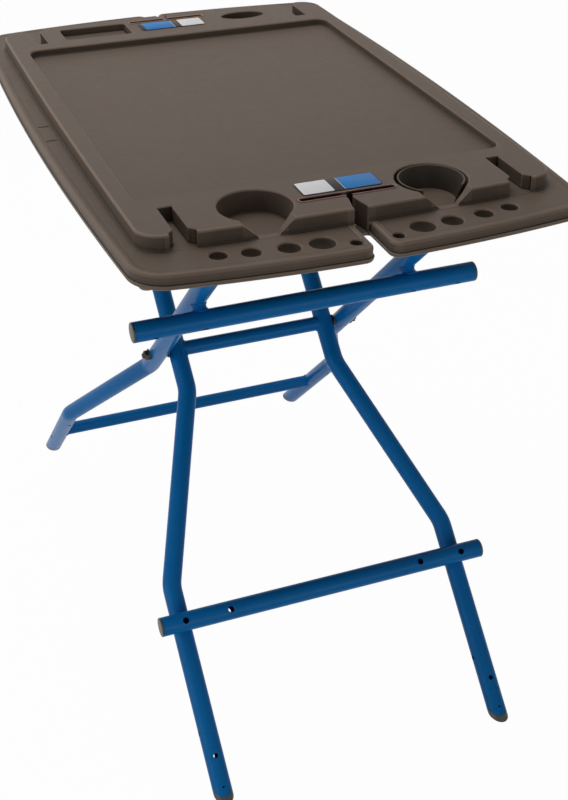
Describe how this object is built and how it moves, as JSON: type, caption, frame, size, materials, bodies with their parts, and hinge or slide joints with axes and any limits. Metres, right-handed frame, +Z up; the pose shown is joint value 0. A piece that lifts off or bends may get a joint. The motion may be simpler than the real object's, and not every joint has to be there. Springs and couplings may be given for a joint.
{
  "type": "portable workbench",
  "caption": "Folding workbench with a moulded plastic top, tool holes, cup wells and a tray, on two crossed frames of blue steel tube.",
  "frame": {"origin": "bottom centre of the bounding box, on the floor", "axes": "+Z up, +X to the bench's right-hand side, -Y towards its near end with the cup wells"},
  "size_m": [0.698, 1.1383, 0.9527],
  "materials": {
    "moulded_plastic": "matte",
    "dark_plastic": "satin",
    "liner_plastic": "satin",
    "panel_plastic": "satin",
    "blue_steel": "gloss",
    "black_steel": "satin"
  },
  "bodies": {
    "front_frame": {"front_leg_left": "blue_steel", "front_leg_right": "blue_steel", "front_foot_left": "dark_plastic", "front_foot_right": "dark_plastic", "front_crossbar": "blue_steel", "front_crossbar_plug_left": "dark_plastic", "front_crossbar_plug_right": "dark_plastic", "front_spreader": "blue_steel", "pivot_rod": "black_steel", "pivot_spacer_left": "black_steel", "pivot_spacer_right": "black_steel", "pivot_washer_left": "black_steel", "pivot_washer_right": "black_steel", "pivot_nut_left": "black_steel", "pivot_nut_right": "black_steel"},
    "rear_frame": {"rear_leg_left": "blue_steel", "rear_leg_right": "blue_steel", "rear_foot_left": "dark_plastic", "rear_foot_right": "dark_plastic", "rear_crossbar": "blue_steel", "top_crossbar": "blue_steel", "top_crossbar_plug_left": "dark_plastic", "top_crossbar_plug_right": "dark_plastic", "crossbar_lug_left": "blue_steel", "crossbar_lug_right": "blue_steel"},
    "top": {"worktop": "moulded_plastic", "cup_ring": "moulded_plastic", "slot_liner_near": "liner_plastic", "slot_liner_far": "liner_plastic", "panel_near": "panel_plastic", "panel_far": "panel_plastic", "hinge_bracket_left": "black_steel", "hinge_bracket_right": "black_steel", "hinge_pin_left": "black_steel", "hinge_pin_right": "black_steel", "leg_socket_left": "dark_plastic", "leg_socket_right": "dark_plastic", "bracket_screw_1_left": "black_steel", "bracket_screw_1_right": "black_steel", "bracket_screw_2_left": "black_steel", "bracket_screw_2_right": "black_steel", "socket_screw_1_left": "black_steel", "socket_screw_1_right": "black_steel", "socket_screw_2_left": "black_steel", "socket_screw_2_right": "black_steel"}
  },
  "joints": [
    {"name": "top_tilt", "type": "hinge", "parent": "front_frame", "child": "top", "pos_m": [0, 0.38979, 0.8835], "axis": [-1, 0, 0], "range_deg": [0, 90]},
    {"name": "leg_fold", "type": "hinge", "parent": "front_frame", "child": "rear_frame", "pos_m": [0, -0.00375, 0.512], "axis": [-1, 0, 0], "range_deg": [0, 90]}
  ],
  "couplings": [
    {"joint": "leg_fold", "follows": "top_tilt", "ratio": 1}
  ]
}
────────
# YOUR INSTRUCTIONS:
Quote the listing in full, please, keeping every line exact.

# IN RESPONSE:
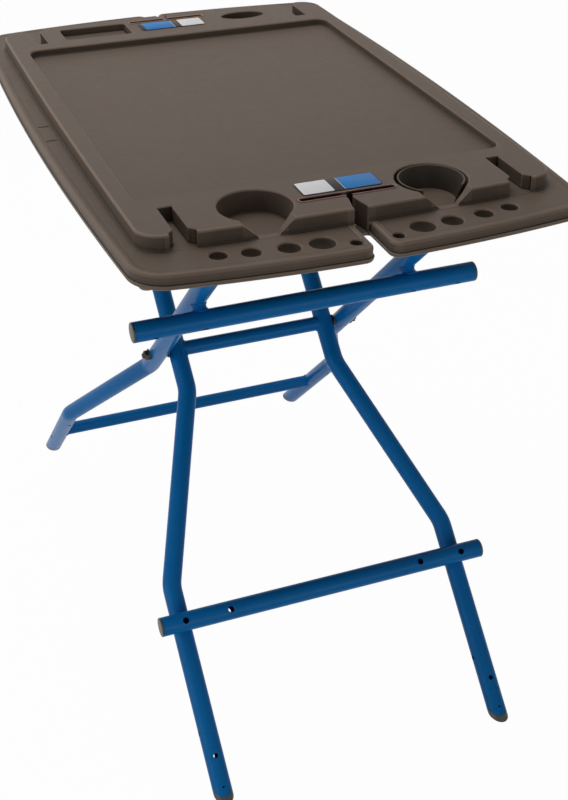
Describe how this object is built and how it moves, as JSON: type, caption, frame, size, materials, bodies with their parts, and hinge or slide joints with axes and any limits. Metres, right-handed frame, +Z up; the pose shown is joint value 0. A piece that lifts off or bends may get a joint. The motion may be simpler than the real object's, and not every joint has to be there. Springs and couplings may be given for a joint.
{
  "type": "portable workbench",
  "caption": "Folding workbench with a moulded plastic top, tool holes, cup wells and a tray, on two crossed frames of blue steel tube.",
  "frame": {"origin": "bottom centre of the bounding box, on the floor", "axes": "+Z up, +X to the bench's right-hand side, -Y towards its near end with the cup wells"},
  "size_m": [0.698, 1.1383, 0.9527],
  "materials": {
    "moulded_plastic": "matte",
    "dark_plastic": "satin",
    "liner_plastic": "satin",
    "panel_plastic": "satin",
    "blue_steel": "gloss",
    "black_steel": "satin"
  },
  "bodies": {
    "front_frame": {"front_leg_left": "blue_steel", "front_leg_right": "blue_steel", "front_foot_left": "dark_plastic", "front_foot_right": "dark_plastic", "front_crossbar": "blue_steel", "front_crossbar_plug_left": "dark_plastic", "front_crossbar_plug_right": "dark_plastic", "front_spreader": "blue_steel", "pivot_rod": "black_steel", "pivot_spacer_left": "black_steel", "pivot_spacer_right": "black_steel", "pivot_washer_left": "black_steel", "pivot_washer_right": "black_steel", "pivot_nut_left": "black_steel", "pivot_nut_right": "black_steel"},
    "rear_frame": {"rear_leg_left": "blue_steel", "rear_leg_right": "blue_steel", "rear_foot_left": "dark_plastic", "rear_foot_right": "dark_plastic", "rear_crossbar": "blue_steel", "top_crossbar": "blue_steel", "top_crossbar_plug_left": "dark_plastic", "top_crossbar_plug_right": "dark_plastic", "crossbar_lug_left": "blue_steel", "crossbar_lug_right": "blue_steel"},
    "top": {"worktop": "moulded_plastic", "cup_ring": "moulded_plastic", "slot_liner_near": "liner_plastic", "slot_liner_far": "liner_plastic", "panel_near": "panel_plastic", "panel_far": "panel_plastic", "hinge_bracket_left": "black_steel", "hinge_bracket_right": "black_steel", "hinge_pin_left": "black_steel", "hinge_pin_right": "black_steel", "leg_socket_left": "dark_plastic", "leg_socket_right": "dark_plastic", "bracket_screw_1_left": "black_steel", "bracket_screw_1_right": "black_steel", "bracket_screw_2_left": "black_steel", "bracket_screw_2_right": "black_steel", "socket_screw_1_left": "black_steel", "socket_screw_1_right": "black_steel", "socket_screw_2_left": "black_steel", "socket_screw_2_right": "black_steel"}
  },
  "joints": [
    {"name": "top_tilt", "type": "hinge", "parent": "front_frame", "child": "top", "pos_m": [0, 0.38979, 0.8835], "axis": [-1, 0, 0], "range_deg": [0, 90]},
    {"name": "leg_fold", "type": "hinge", "parent": "front_frame", "child": "rear_frame", "pos_m": [0, -0.00375, 0.512], "axis": [-1, 0, 0], "range_deg": [0, 90]}
  ],
  "couplings": [
    {"joint": "leg_fold", "follows": "top_tilt", "ratio": 1}
  ]
}